I deeply believe that our future is imprisoned by the capitalist tendency to think only through linear progress and time moving forward.
Time for migrants and refugees is not moving forward; it simply stops and accumulates. As argued by Lisa Baraitser in her book Enduring time5, this is time conceived of as a viscous fluid, no longer a line with direction or purpose but a pool, the welling up of present time that will not pass and has no rim. Suspended time.
My pessimism about the borderless future comes from the fact that, due to systemic bias against migrant artists, just surviving absorbs so much of our energy. We are asked to maintain an art system (institutional and financial), that is deeply racist and colonial. Maintenance is about trying to keep something going but that also means it is not the time to be moving forward. Maintenance requires an attachment to now-time; of one moment looking much like the next. To maintain also means to underpin, to sustain.
Perhaps, there is no future?
Or we just need to imagine a different end of this world?
Sometimes it is useful to stop time and let the body remain suspended – like when you drift, floating on seawater, defying gravity. The sea that brought all our bodies onto this planet, the sea that takes so many migrant bodies back.
In my work, I always consider how my own migratory patterns might contribute to a way of living despite pervasive capitalism. How can I listen more closely to my homeland which carries intergenerational narratives of forced movement? What is the impact of such forces on my/our relationships to the future? I often lean into what Ayşe Güleç6 calls ‘migrant-situated knowledge,’ one that mediates between the fields of art and politics. This allows the migrant artist to expose practices of silencing on various societal levels and to combat these by making them un-ignorable: a form of ‘affirmative sabotage’.
1 Tlostanova, M. and Gordon, L. (2019) Shifting the geography of reason.
2 Morton, T. (2016). Dark ecology: for a logic of future coexistence. New York : Columbia University Press.
3 Horvat, S. (2021). After the apocalypse.
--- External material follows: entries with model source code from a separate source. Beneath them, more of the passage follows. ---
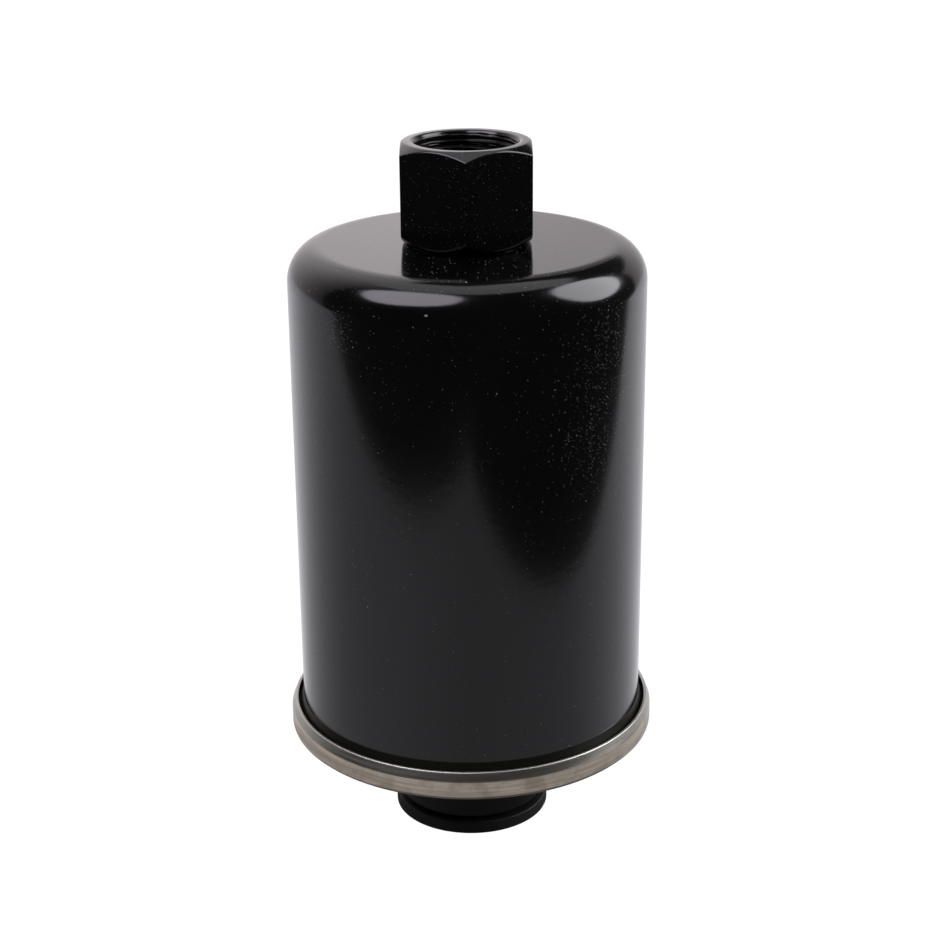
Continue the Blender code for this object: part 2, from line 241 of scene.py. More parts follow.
# %% The camera
CAMERA_DISTANCE = 297.7
CAMERA_HEIGHT = 169.6
CAMERA_SIDE = 0.95
CAMERA_PITCH = 20.45
CAMERA_ROLL = -0.46
camera_data = bpy.data.cameras.new("camera")
camera_data.sensor_width = 36.0
camera_data.lens = 74.73
camera_data.clip_start = 0.01
camera = bpy.data.objects.new("camera", camera_data)
camera.location = Vector((CAMERA_SIDE, -CAMERA_DISTANCE, CAMERA_HEIGHT)) * MM
tilt = Matrix.Rotation(math.radians(90 - CAMERA_PITCH), 3, "X")
level = Matrix.Rotation(math.radians(CAMERA_ROLL), 3, "Z")
camera.rotation_euler = (tilt @ level).to_euler()
bpy.context.scene.collection.objects.link(camera)
bpy.context.scene.camera = camera
bpy.context.scene.view_settings.view_transform = "Standard"
print("camera", [round(c, 4) for c in camera.location])

# %% [markdown]
# ## Studio
# Gloss black shows nothing but what stands round it, so the studio is most of the picture. There
# are two soft boxes, one high on the left and one on the right, a ceiling, pale walls behind and
# to the sides, and a pale sheet on the table whose corner points forward. The room in front is
# dark, which is what makes the can's face black. The cards only light and reflect. What the
# camera sees is a plain white floor, set below the plug's travel, and a plain white backdrop.

# %% Studio cards
CENTRE = Vector((0, 0, 80)) * MM
DARK_ROOM = 0.045


def direction(azimuth, elevation):
    """Unit vector. Azimuth 0 points at the camera, and grows to the right."""
    a = math.radians(azimuth)
    e = math.radians(elevation)
    return Vector((math.sin(a) * math.cos(e), -math.cos(a) * math.cos(e), math.sin(e)))


def glow(name, strength, colour="#ffffff"):
    """Even light of a lamp's cloth or a lit card."""
    mat = bpy.data.materials.new(name)
    mat.use_nodes = True
    tree = mat.node_tree
    tree.nodes.clear()
    lamp = add(tree, "Emission", {"Color": linear(colour), "Strength": strength})
    add(tree, "OutputMaterial", {"Surface": lamp.outputs[0]})
    return mat, tree, lamp


def card(name, points, faces, mat, seen=False):
    """Stage mesh. Unless it is seen, only reflections and bounced light find it."""
    mesh = bpy.data.meshes.new(name)
    mesh.from_pydata(points, [], faces)
    obj = bpy.data.objects.new(name, mesh)
    mesh.materials.append(mat)
    bpy.context.scene.collection.objects.link(obj)
    obj.visible_camera = seen
    obj.visible_glossy = not seen
    obj.visible_diffuse = not seen
    obj.visible_transmission = not seen
    obj.visible_shadow = False
    return obj


def softbox(name, azimuth, elevation, distance, width, height, turn, roundness, mat):
    """Flat panel that faces the filter, its outline a superellipse."""
    axis = direction(azimuth, elevation)
    side = Vector((0, 0, 1)).cross(axis).normalized()
    up = axis.cross(side)
    spin_angle = math.radians(turn)
    points = []
    steps = 48
    for i in range(steps):
        t = math.tau * i / steps
        x = math.copysign(abs(math.cos(t)) ** (2 / roundness), math.cos(t)) * width / 2
        y = math.copysign(abs(math.sin(t)) ** (2 / roundness), math.sin(t)) * height / 2
        across = x * math.cos(spin_angle) - y * math.sin(spin_angle)
        along = x * math.sin(spin_angle) + y * math.cos(spin_angle)
        points.append(CENTRE + axis * distance + side * across + up * along)
    return card(name, points, [list(range(steps))], mat)


left_light = glow("soft_box_cloth_left", 4.8, "#f8f4ff")[0]
right_light = glow("soft_box_cloth_right", 5.6, "#faf9ff")[0]
ceiling_light = glow("ceiling_paint", 1.2, "#fbfbff")[0]
softbox("soft_box_left", -50.3, 52.6, 0.9, 0.86, 0.66, 25, 2.4, left_light)
softbox("soft_box_right", 95.1, 31.1, 0.9, 0.75, 0.85, 0, 2.1, right_light)
CEILING_H = 1.0
CEILING_CORNERS = [(0, 77), (30, 75), (60, 71), (90, 64), (105, 57), (120, 52), (140, 51), (158, 57),
                   (172, 67), (180, 71), (-172, 68), (-160, 60), (-150, 57), (-120, 58), (-90, 66),
                   (-60, 76)]
ceiling_points = [CENTRE + direction(azimuth, elevation) * CEILING_H / math.sin(math.radians(elevation))
                  for azimuth, elevation in CEILING_CORNERS]
card("ceiling", ceiling_points, [list(range(len(ceiling_points)))], ceiling_light)
print("soft boxes and ceiling", len(CEILING_CORNERS), "corners")

# %% [markdown]
# The walls are curved strips behind the filter and beside it. Their brightness changes round the
# room, so a strip's material has a ramp along its length, and two of them brighten with height.
# The right wall is low but for its far end, and the dark room above it shows on the can's right
# shoulder.

# %% Walls


def set_stops(ramp, stops, tint):
    """Gives a ramp its (place, level) stops, each level coloured by the tint."""
    bar = ramp.color_ramp
    while len(bar.elements) < len(stops):
        bar.elements.new(0.5)
    for element, (place, level_here) in zip(bar.elements, stops):
        element.position = place
        element.color = [level_here * part for part in tint] + [1.0]


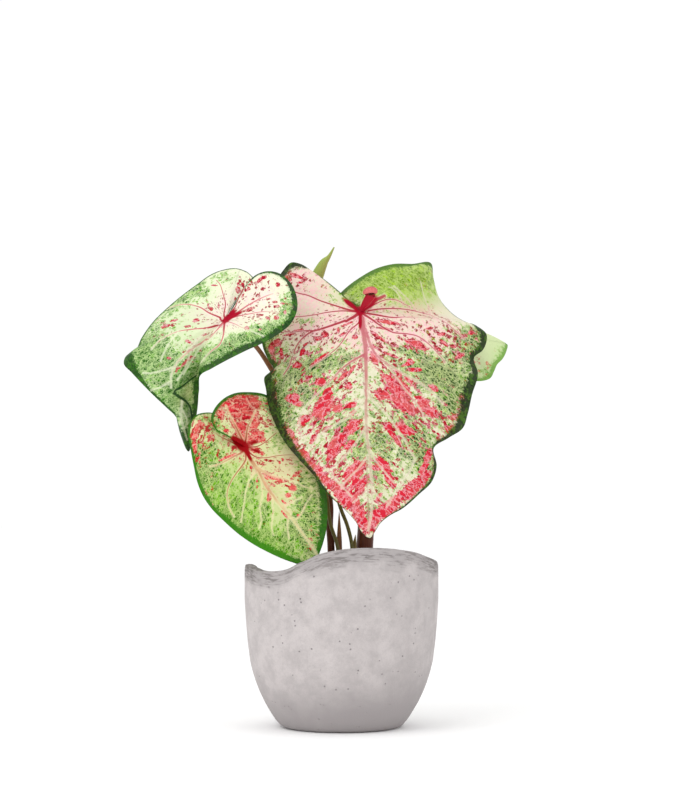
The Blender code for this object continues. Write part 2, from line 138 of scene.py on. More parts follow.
# A leaf has its slot, the columns and rows of its mesh, its tip, its junction with the stalk, the direction
# in which its face swells, and spokes from the junction to the margin, from one side of the notch to the
# other. A spoke is (across, up, back, swell) and, where it bends sideways, how far its middle is pulled
# across and up.
# veins: half width and redness, each at the start and at the end, and the places of the line. The first vein
# is the midrib, and redness below 0 is a dark line in the margin's colour: painted shade along a fold.
# ribs, on a leaf that is hidden: the spokes that veins follow, and how far.
# patches, the red islands: (across, up, half length, half width, turn in degrees).
# band: how wide the dark border is at a spoke.
# The other keys are soft spots, (across, up, reach, reach across it, turn, strength), where the ground is
# bleached pink, mottled green, bright green, mottled red, flecked with crimson, solid red, dull, or dark
# green as painted shade.
TWIG = (0.3, 0.25, 0.1, 0.1)
FAINT_TWIG = (0.3, 0.25, 0.1, 0.05)
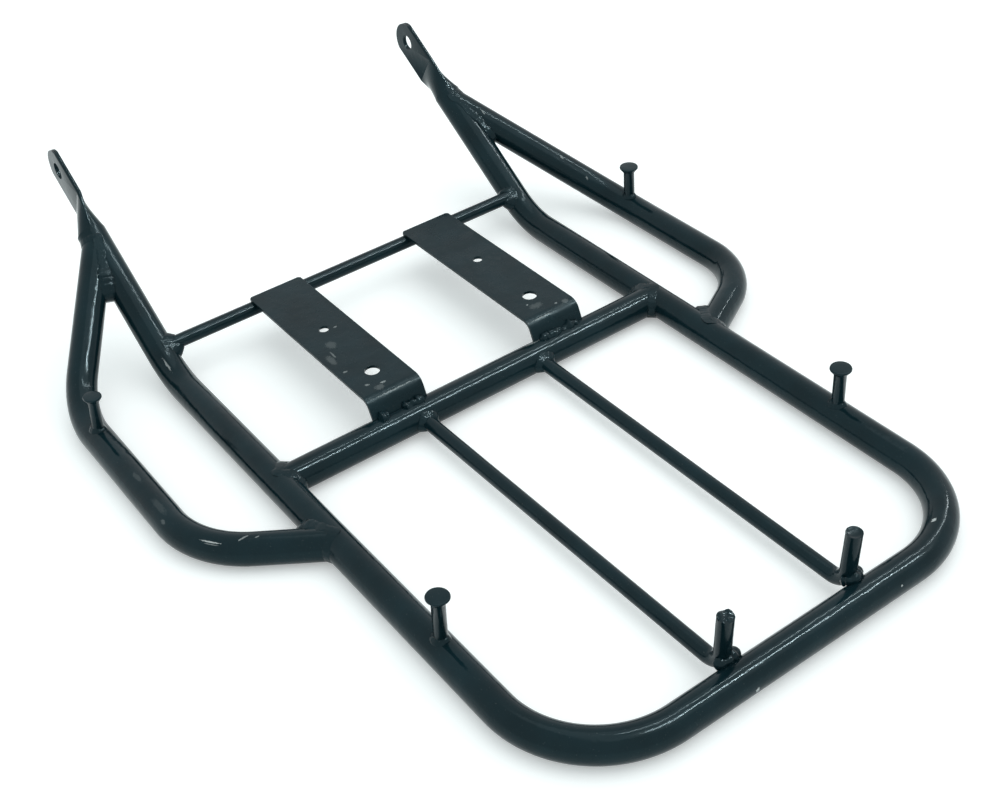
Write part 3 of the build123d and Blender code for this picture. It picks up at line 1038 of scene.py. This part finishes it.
def seen_directly(nodes, links):
    """One for what the camera sees, itself or in a reflection, and nothing for the light."""
    ray = nodes.new("ShaderNodeLightPath")
    seen = combine(nodes, links, "MAXIMUM", ray.outputs["Is Camera Ray"], ray.outputs["Is Glossy Ray"])
    return combine(nodes, links, "MAXIMUM", seen, ray.outputs["Is Transmission Ray"])


table_nodes, table_links = white.node_tree.nodes, white.node_tree.links
table_seen = seen_directly(table_nodes, table_links)
lift = combine(table_nodes, table_links, "MULTIPLY", table_seen, table_lift)
table_links.new(lift, table_shader.inputs["Emission Strength"])
floor.data.materials.append(white)
print("table lift:", table_lift)

# %% [markdown]
# The room is white where it is seen or mirrored, and gives a plain, slightly cold light. A
# large soft lamp high on the right makes the shadows fall to the left. Two thin strips of
# light draw the white lines along the tubes. They are kept out of the diffuse light, so
# that they add only gloss.

# %% Room and lamps
room_light = (0.87, 0.98, 0.98, 1)
room_level = 0.86
world = bpy.data.worlds.new("room")
bpy.context.scene.world = world
world.use_nodes = True
room_nodes, room_links = world.node_tree.nodes, world.node_tree.links
room = room_nodes["Background"]
room_seen = seen_directly(room_nodes, room_links)
room_tone = room_nodes.new("ShaderNodeMix")
room_tone.data_type = "RGBA"
room_links.new(room_seen, room_tone.inputs["Factor"])
room_tone.inputs["A"].default_value = room_light
room_tone.inputs["B"].default_value = (1, 1, 1, 1)
room_links.new(room_tone.outputs["Result"], room.inputs["Color"])
room_gain = combine(room_nodes, room_links, "MULTIPLY", room_seen, 1 - room_level)
room_strength = combine(room_nodes, room_links, "ADD", room_gain, room_level)
room_links.new(room_strength, room.inputs["Strength"])


def lamp(name, place, aim, size, power):
    """A rectangular lamp that faces a point."""
    data = bpy.data.lights.new(name, "AREA")
    data.shape = "RECTANGLE"
    data.size, data.size_y = size
    data.energy = power
    holder = bpy.data.objects.new(name, data)
    holder.location = place
    holder.rotation_euler = (Vector(aim) - Vector(place)).to_track_quat("-Z", "Y").to_euler()
    bpy.context.scene.collection.objects.link(holder)
    return holder


lamps = {
    "ceiling": lamp("ceiling", (0.75, -0.2, 2.1), aim=(0, 0, 0), size=(2.4, 2.4), power=14),
    "across": lamp("strip_across", (0.65, -0.56, 1.36), aim=(0.65, 0, 0), size=(1.0, 0.022), power=16),
    "along": lamp("strip_along", (0.95, 0.10, 1.35), aim=(0, 0.10, 0), size=(0.022, 1.6), power=7),
}
for strip in ("across", "along"):
    lamps[strip].visible_diffuse = False
print("lamps:", {name: holder.data.energy for name, holder in lamps.items()})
Cambridge, UK ; Medford, MA : Polity.
4 About links between post-socialist and post-colonial dynamics, see the work of Achille Mbebme, esspacially: Mbembe, Achille (2020), ‘It might well be that the future of our planet will play out in Africa.
Also, about expansion of the decoloniality discussions to the fringes of Europe (Balkan accession countries and the Caucuses region) see the work of Madina Tlostanova, Bogdan C. Iacob and Manuela Boatcă among many others.
5 Baraitser, L. (2019). Enduring time. London: Bloomsbury Academic.
6 Güleç, A. (2018), ‘The Society of Friends of Halit. Migrant-Situated Knowledge and Affirmative Sabotage’, documenta studies #0.